--- start of Information shown ---
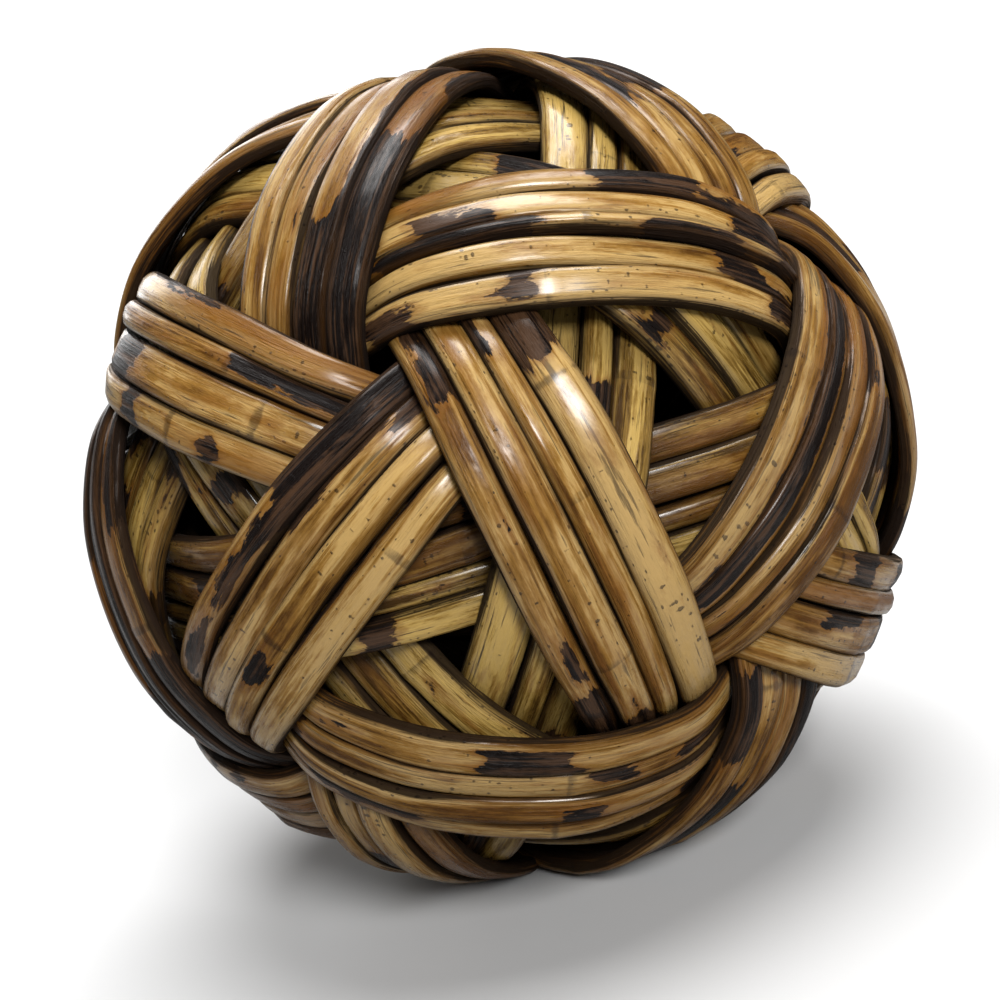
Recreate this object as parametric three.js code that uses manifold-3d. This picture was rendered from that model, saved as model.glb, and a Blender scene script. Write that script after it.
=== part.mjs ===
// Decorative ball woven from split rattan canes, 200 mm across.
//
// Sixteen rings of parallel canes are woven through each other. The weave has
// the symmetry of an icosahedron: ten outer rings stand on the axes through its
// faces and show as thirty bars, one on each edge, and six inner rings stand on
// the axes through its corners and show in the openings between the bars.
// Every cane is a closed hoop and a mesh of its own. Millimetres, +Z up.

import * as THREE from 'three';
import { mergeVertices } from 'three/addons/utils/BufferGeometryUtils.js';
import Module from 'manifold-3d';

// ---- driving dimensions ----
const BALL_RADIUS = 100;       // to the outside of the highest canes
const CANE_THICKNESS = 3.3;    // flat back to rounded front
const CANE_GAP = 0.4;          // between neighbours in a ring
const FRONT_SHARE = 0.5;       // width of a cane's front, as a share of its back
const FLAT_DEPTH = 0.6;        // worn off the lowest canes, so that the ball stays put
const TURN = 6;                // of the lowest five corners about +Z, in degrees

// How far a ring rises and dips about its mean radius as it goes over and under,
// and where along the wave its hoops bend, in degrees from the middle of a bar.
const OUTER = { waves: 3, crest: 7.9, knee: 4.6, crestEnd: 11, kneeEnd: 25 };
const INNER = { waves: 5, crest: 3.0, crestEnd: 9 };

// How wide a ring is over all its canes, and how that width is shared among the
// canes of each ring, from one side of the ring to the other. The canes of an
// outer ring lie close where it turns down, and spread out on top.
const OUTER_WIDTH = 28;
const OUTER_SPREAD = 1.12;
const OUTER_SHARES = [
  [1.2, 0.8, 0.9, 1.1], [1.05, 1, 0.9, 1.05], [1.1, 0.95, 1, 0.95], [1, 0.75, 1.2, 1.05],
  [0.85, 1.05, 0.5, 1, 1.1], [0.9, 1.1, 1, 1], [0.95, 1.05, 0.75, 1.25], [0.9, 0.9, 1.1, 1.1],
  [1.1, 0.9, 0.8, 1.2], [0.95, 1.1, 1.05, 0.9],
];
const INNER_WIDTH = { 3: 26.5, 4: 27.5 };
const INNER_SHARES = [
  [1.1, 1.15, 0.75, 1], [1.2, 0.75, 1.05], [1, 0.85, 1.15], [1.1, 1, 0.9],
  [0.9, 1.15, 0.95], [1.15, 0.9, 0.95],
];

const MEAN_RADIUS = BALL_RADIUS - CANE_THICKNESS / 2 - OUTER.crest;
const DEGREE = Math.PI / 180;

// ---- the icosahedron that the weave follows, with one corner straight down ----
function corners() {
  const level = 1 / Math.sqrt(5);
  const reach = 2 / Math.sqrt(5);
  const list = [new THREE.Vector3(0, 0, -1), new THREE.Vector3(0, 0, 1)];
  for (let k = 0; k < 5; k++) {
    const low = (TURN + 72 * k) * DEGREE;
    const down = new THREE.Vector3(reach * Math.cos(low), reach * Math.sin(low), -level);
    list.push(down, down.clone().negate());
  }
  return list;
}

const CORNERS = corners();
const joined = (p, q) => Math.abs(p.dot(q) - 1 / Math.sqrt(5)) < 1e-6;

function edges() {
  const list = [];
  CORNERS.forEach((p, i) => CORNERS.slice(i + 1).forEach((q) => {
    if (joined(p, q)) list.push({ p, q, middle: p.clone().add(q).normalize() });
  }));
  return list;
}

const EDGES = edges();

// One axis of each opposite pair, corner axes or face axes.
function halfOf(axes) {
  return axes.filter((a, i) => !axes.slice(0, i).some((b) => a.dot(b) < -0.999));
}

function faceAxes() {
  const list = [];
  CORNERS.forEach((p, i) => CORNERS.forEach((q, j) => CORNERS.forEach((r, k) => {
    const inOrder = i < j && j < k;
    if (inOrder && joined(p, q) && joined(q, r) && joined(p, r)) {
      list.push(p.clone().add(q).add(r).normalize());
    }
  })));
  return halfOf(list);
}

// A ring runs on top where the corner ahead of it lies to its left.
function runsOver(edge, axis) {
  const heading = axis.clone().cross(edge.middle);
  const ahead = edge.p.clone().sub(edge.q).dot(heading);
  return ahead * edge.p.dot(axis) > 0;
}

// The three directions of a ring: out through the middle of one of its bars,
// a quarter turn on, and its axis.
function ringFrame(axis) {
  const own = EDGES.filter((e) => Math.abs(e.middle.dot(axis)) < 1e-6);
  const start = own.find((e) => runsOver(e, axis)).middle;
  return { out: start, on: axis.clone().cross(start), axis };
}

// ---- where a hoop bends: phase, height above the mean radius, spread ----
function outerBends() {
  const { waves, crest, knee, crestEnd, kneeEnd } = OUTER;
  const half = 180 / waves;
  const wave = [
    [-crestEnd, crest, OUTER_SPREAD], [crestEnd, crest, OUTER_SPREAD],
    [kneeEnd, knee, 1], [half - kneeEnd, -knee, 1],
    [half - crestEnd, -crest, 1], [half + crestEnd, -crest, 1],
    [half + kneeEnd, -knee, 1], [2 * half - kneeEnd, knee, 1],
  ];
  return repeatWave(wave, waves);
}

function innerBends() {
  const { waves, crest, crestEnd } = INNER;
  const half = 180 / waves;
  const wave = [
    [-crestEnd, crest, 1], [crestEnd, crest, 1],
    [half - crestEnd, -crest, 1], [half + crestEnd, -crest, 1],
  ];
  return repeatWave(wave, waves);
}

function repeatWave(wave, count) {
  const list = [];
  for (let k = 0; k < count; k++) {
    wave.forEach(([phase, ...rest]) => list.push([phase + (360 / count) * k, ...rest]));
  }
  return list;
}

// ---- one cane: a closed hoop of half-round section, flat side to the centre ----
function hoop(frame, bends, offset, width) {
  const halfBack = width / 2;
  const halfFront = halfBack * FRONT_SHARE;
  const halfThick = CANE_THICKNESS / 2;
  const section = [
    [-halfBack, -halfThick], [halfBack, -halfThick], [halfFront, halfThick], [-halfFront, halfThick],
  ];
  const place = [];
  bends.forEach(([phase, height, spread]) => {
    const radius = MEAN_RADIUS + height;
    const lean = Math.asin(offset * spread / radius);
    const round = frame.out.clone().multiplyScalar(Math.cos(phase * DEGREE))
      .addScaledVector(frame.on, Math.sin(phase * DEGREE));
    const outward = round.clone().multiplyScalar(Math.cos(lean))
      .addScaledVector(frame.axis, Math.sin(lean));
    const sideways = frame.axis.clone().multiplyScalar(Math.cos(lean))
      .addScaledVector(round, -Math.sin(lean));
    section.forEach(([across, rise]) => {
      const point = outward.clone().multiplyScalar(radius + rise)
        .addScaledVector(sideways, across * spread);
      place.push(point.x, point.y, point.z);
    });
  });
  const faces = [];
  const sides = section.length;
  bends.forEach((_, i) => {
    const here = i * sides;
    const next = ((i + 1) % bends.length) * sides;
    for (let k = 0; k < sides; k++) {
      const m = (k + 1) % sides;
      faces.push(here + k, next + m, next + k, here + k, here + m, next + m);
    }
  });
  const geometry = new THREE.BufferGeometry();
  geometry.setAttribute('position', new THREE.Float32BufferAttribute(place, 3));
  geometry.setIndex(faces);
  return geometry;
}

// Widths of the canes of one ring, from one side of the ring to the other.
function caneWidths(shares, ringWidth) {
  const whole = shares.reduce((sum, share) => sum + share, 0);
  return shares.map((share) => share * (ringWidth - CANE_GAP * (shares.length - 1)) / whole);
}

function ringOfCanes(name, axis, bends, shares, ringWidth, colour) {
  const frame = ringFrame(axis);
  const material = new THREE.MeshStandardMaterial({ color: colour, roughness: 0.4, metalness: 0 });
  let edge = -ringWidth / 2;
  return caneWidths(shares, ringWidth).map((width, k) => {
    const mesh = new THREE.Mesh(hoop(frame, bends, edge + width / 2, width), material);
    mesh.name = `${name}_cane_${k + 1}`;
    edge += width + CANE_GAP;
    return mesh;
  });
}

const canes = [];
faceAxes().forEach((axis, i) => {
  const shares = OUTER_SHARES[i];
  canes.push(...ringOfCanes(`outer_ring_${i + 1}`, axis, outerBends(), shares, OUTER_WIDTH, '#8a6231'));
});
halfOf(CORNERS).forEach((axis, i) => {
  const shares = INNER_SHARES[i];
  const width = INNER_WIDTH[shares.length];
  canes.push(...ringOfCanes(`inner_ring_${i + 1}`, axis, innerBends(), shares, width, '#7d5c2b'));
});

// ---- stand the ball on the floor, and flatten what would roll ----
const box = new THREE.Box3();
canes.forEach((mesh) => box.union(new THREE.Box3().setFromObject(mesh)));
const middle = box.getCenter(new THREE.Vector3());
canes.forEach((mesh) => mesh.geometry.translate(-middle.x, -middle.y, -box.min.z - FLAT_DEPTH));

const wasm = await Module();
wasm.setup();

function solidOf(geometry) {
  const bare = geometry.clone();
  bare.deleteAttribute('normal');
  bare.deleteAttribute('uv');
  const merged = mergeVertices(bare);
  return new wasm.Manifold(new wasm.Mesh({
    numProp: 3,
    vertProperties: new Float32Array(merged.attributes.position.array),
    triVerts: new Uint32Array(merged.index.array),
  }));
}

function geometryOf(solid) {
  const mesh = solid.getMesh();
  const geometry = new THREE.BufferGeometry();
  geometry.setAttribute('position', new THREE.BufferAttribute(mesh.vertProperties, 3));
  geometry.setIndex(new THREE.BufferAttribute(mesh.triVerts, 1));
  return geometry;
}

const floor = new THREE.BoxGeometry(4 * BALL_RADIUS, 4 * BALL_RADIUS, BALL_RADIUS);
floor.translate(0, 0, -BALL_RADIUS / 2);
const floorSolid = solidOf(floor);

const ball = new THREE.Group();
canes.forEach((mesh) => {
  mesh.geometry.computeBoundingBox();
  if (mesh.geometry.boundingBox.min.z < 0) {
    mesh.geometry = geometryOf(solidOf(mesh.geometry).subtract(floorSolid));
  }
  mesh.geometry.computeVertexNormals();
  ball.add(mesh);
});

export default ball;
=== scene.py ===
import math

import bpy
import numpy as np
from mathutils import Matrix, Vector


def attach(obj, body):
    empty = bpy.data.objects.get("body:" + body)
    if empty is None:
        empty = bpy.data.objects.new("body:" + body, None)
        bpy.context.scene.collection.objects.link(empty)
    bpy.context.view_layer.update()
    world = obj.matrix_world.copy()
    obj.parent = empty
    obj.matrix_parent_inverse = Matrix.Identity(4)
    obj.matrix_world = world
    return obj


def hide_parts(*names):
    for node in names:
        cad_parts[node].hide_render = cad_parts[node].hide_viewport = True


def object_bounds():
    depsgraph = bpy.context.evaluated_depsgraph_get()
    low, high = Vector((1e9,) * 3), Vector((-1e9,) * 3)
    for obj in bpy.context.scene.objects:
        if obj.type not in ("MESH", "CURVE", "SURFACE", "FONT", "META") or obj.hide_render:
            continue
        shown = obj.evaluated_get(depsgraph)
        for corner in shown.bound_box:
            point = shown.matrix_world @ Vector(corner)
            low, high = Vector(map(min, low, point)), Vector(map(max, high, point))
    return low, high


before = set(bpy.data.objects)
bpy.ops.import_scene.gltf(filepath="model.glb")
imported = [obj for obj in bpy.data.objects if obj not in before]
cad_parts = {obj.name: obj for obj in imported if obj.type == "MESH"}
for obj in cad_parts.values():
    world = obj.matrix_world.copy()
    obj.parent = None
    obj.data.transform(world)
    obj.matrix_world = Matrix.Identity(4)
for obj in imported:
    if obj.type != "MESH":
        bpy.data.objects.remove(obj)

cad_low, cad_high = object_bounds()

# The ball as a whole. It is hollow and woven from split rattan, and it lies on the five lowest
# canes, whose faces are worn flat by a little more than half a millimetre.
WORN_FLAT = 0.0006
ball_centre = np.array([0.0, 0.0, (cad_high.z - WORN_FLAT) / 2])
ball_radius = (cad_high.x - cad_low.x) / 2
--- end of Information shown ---
* [What the exercise asks]
Return exactly the lines from the one containing "Vector(map(max, high, point))" to the last line of the data, and nothing more.

* [Right answer]
            low, high = Vector(map(min, low, point)), Vector(map(max, high, point))
    return low, high


before = set(bpy.data.objects)
bpy.ops.import_scene.gltf(filepath="model.glb")
imported = [obj for obj in bpy.data.objects if obj not in before]
cad_parts = {obj.name: obj for obj in imported if obj.type == "MESH"}
for obj in cad_parts.values():
    world = obj.matrix_world.copy()
    obj.parent = None
    obj.data.transform(world)
    obj.matrix_world = Matrix.Identity(4)
for obj in imported:
    if obj.type != "MESH":
        bpy.data.objects.remove(obj)

cad_low, cad_high = object_bounds()

# The ball as a whole. It is hollow and woven from split rattan, and it lies on the five lowest
# canes, whose faces are worn flat by a little more than half a millimetre.
WORN_FLAT = 0.0006
ball_centre = np.array([0.0, 0.0, (cad_high.z - WORN_FLAT) / 2])
ball_radius = (cad_high.x - cad_low.x) / 2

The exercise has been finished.